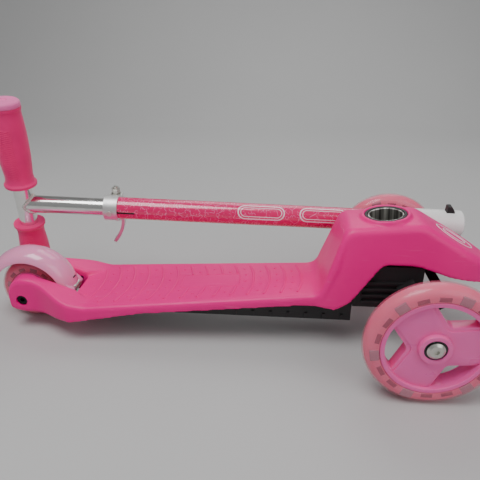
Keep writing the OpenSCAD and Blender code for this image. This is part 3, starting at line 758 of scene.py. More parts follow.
class WheelSettings(bpy.types.PropertyGroup):
    skin: FloatProperty(name="Clear layer", description="Thickness of the tyre's clear outer layer",
                        default=1.7 * MM, unit="LENGTH")
    front_core_r: FloatProperty(name="Front core radius",
                                description="Radius of a front wheel's core",
                                default=extent("front_core_left").z / 2, unit="LENGTH")
    rear_core_r: FloatProperty(name="Rear core radius",
                               description="Radius of the rear wheel's core",
                               default=extent("rear_core").z / 2, unit="LENGTH")
    front_spokes: IntProperty(name="Front spokes", description="Spokes of a front wheel", default=3)
    rear_spokes: IntProperty(name="Rear spokes", description="Spokes of the rear wheel", default=6)
    front_pockets: IntProperty(name="Front pockets", description="Light pockets round a front tyre",
                               default=18)
    rear_pockets: IntProperty(name="Rear pockets", description="Light pockets round the rear tyre",
                              default=12)


class BarSettings(bpy.types.PropertyGroup):
    tube_r: FloatProperty(name="Bar radius",
                          description="Radius of the crossbar and the upper tube",
                          default=11.1 * MM, unit="LENGTH")
    stem_r: FloatProperty(name="Stem radius", description="Radius of the painted lower tube",
                          default=14 * MM, unit="LENGTH")
    grip_r: FloatProperty(name="Grip radius", description="Largest radius of a grip",
                          default=19.5 * MM, unit="LENGTH")
    rib_count: IntProperty(name="Grip ribs",
                           description="Fine ribs in one panel of a grip", default=26)


class ColourSettings(bpy.types.PropertyGroup):
    deck: FloatVectorProperty(name="Deck",
                              description="Colour of the deck moulding", subtype="COLOR",
                              default=(1.0, 0.0, 0.27), min=0, max=1)
    core: FloatVectorProperty(name="Cores",
                              description="Colour of the wheel cores", subtype="COLOR",
                              default=(1.0, 0.14, 0.46), min=0, max=1)
    fender: FloatVectorProperty(name="Fender",
                                description="Colour of the rear fender", subtype="COLOR",
                                default=(1.0, 0.34, 0.60), min=0, max=1)
    tyre: FloatVectorProperty(name="Tyres", description="Colour of the cast tyres", subtype="COLOR",
                              default=(1.0, 0.22, 0.36), min=0, max=1)
    tube: FloatVectorProperty(name="Stem paint",
                              description="Colour of the painted tube", subtype="COLOR",
                              default=(0.85, 0.0, 0.15), min=0, max=1)
    line: FloatVectorProperty(name="Stem lines", description="Colour of the tube's fine lines",
                              subtype="COLOR", default=(1.0, 0.30, 0.58), min=0, max=1)
    grip: FloatVectorProperty(name="Grips", description="Colour of the grips", subtype="COLOR",
                              default=(1.0, 0.012, 0.22), min=0, max=1)
    cap: FloatVectorProperty(name="Grip caps", description="Colour of the grips' end caps",
                             subtype="COLOR", default=(1.0, 0.18, 0.50), min=0, max=1)


class StageSettings(bpy.types.PropertyGroup):
    eye: FloatVectorProperty(name="Camera place", description="Where the camera stands",
                             default=(0.0538, -0.5184, 0.3535), subtype="TRANSLATION",
                             unit="LENGTH")
    tilt: FloatProperty(name="Camera tilt", description="How far the camera looks down",
                        default=24.7 * DEG, subtype="ANGLE")
    turn: FloatProperty(name="Camera turn", description="How far the camera turns towards the rear",
                        default=4.65 * DEG, subtype="ANGLE")
    lens: FloatProperty(name="Lens", description="Focal length in millimetres", default=36.55)


# ---- Stage ----

class SCOOTER_OT_stage(bpy.types.Operator):
    """Sets the camera, the lights and the floor"""
    bl_idname = "scooter.stage"
    bl_label = "Stage"

    def execute(self, context):
        settings = context.scene.scooter_stage
        camera = bpy.data.objects.new("camera", bpy.data.cameras.new("camera"))
        camera.data.lens = settings.lens
        camera.data.sensor_width = 36
        camera.data.clip_start = 0.01
        camera.location = settings.eye
        camera.rotation_euler = (math.pi / 2 - settings.tilt, 0, settings.turn)
        context.scene.collection.objects.link(camera)
        context.scene.camera = camera
        self.light(context, "key", (-0.30, -0.45, 1.5), size=0.8, power=15.0)
        self.light(context, "fill", (1.1, -1.0, 1.0), size=1.2, power=6.0)
        self.light(context, "back", (0.2, 1.1, 1.3), size=1.2, power=8.0)
        world = bpy.data.worlds.new("studio")
        world.use_nodes = True
        sky = world.node_tree.nodes["Background"]
        sky.inputs["Color"].default_value = (0.78, 0.79, 0.80, 1)
        sky.inputs["Strength"].default_value = 0.34
        context.scene.world = world
        half, wall, bend = 4.0, 1.7, 0.6
        line = [(-half, 0.0), (wall - bend, 0.0)]
        line += [(wall - bend + bend * math.sin(a * DEG), bend - bend * math.cos(a * DEG))
                 for a in range(5, 91, 5)] + [(wall, half)]
        rows = [[(x, y, z) for y, z in line] for x in (-half, half)]
        floor = new_piece("floor", loft("floor", rows))
        smooth(floor.data, 30)
        floor.data.materials.append(pale_floor("floor"))
        return {"FINISHED"}

    @staticmethod
    def light(context, name, place, size, power):
        lamp = bpy.data.objects.new(name, bpy.data.lights.new(name, "AREA"))
        lamp.data.size = size
        lamp.data.energy = power
        lamp.location = place
        aim = Vector((0, 0, 50 * MM)) - Vector(place)
        lamp.rotation_euler = aim.to_track_quat("-Z", "Y").to_euler()
        context.scene.collection.objects.link(lamp)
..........
Set exercise: Reproduce the listing above verbatim, from first line to last.

Exercise answer:
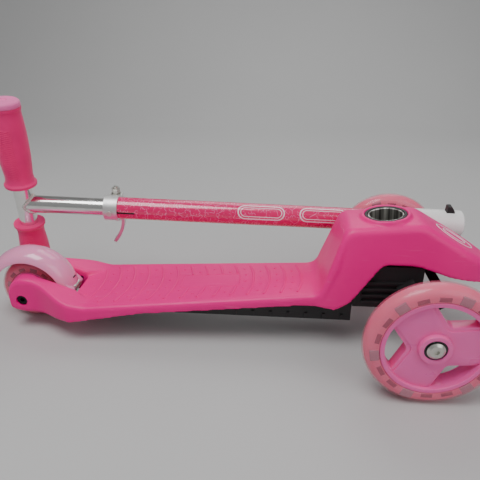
Keep writing the OpenSCAD and Blender code for this image. This is part 3, starting at line 758 of scene.py. More parts follow.
class WheelSettings(bpy.types.PropertyGroup):
    skin: FloatProperty(name="Clear layer", description="Thickness of the tyre's clear outer layer",
                        default=1.7 * MM, unit="LENGTH")
    front_core_r: FloatProperty(name="Front core radius",
                                description="Radius of a front wheel's core",
                                default=extent("front_core_left").z / 2, unit="LENGTH")
    rear_core_r: FloatProperty(name="Rear core radius",
                               description="Radius of the rear wheel's core",
                               default=extent("rear_core").z / 2, unit="LENGTH")
    front_spokes: IntProperty(name="Front spokes", description="Spokes of a front wheel", default=3)
    rear_spokes: IntProperty(name="Rear spokes", description="Spokes of the rear wheel", default=6)
    front_pockets: IntProperty(name="Front pockets", description="Light pockets round a front tyre",
                               default=18)
    rear_pockets: IntProperty(name="Rear pockets", description="Light pockets round the rear tyre",
                              default=12)


class BarSettings(bpy.types.PropertyGroup):
    tube_r: FloatProperty(name="Bar radius",
                          description="Radius of the crossbar and the upper tube",
                          default=11.1 * MM, unit="LENGTH")
    stem_r: FloatProperty(name="Stem radius", description="Radius of the painted lower tube",
                          default=14 * MM, unit="LENGTH")
    grip_r: FloatProperty(name="Grip radius", description="Largest radius of a grip",
                          default=19.5 * MM, unit="LENGTH")
    rib_count: IntProperty(name="Grip ribs",
                           description="Fine ribs in one panel of a grip", default=26)


class ColourSettings(bpy.types.PropertyGroup):
    deck: FloatVectorProperty(name="Deck",
                              description="Colour of the deck moulding", subtype="COLOR",
                              default=(1.0, 0.0, 0.27), min=0, max=1)
    core: FloatVectorProperty(name="Cores",
                              description="Colour of the wheel cores", subtype="COLOR",
                              default=(1.0, 0.14, 0.46), min=0, max=1)
    fender: FloatVectorProperty(name="Fender",
                                description="Colour of the rear fender", subtype="COLOR",
                                default=(1.0, 0.34, 0.60), min=0, max=1)
    tyre: FloatVectorProperty(name="Tyres", description="Colour of the cast tyres", subtype="COLOR",
                              default=(1.0, 0.22, 0.36), min=0, max=1)
    tube: FloatVectorProperty(name="Stem paint",
                              description="Colour of the painted tube", subtype="COLOR",
                              default=(0.85, 0.0, 0.15), min=0, max=1)
    line: FloatVectorProperty(name="Stem lines", description="Colour of the tube's fine lines",
                              subtype="COLOR", default=(1.0, 0.30, 0.58), min=0, max=1)
    grip: FloatVectorProperty(name="Grips", description="Colour of the grips", subtype="COLOR",
                              default=(1.0, 0.012, 0.22), min=0, max=1)
    cap: FloatVectorProperty(name="Grip caps", description="Colour of the grips' end caps",
                             subtype="COLOR", default=(1.0, 0.18, 0.50), min=0, max=1)


class StageSettings(bpy.types.PropertyGroup):
    eye: FloatVectorProperty(name="Camera place", description="Where the camera stands",
                             default=(0.0538, -0.5184, 0.3535), subtype="TRANSLATION",
                             unit="LENGTH")
    tilt: FloatProperty(name="Camera tilt", description="How far the camera looks down",
                        default=24.7 * DEG, subtype="ANGLE")
    turn: FloatProperty(name="Camera turn", description="How far the camera turns towards the rear",
                        default=4.65 * DEG, subtype="ANGLE")
    lens: FloatProperty(name="Lens", description="Focal length in millimetres", default=36.55)


# ---- Stage ----

class SCOOTER_OT_stage(bpy.types.Operator):
    """Sets the camera, the lights and the floor"""
    bl_idname = "scooter.stage"
    bl_label = "Stage"

    def execute(self, context):
        settings = context.scene.scooter_stage
        camera = bpy.data.objects.new("camera", bpy.data.cameras.new("camera"))
        camera.data.lens = settings.lens
        camera.data.sensor_width = 36
        camera.data.clip_start = 0.01
        camera.location = settings.eye
        camera.rotation_euler = (math.pi / 2 - settings.tilt, 0, settings.turn)
        context.scene.collection.objects.link(camera)
        context.scene.camera = camera
        self.light(context, "key", (-0.30, -0.45, 1.5), size=0.8, power=15.0)
        self.light(context, "fill", (1.1, -1.0, 1.0), size=1.2, power=6.0)
        self.light(context, "back", (0.2, 1.1, 1.3), size=1.2, power=8.0)
        world = bpy.data.worlds.new("studio")
        world.use_nodes = True
        sky = world.node_tree.nodes["Background"]
        sky.inputs["Color"].default_value = (0.78, 0.79, 0.80, 1)
        sky.inputs["Strength"].default_value = 0.34
        context.scene.world = world
        half, wall, bend = 4.0, 1.7, 0.6
        line = [(-half, 0.0), (wall - bend, 0.0)]
        line += [(wall - bend + bend * math.sin(a * DEG), bend - bend * math.cos(a * DEG))
                 for a in range(5, 91, 5)] + [(wall, half)]
        rows = [[(x, y, z) for y, z in line] for x in (-half, half)]
        floor = new_piece("floor", loft("floor", rows))
        smooth(floor.data, 30)
        floor.data.materials.append(pale_floor("floor"))
        return {"FINISHED"}

    @staticmethod
    def light(context, name, place, size, power):
        lamp = bpy.data.objects.new(name, bpy.data.lights.new(name, "AREA"))
        lamp.data.size = size
        lamp.data.energy = power
        lamp.location = place
        aim = Vector((0, 0, 50 * MM)) - Vector(place)
        lamp.rotation_euler = aim.to_track_quat("-Z", "Y").to_euler()
        context.scene.collection.objects.link(lamp)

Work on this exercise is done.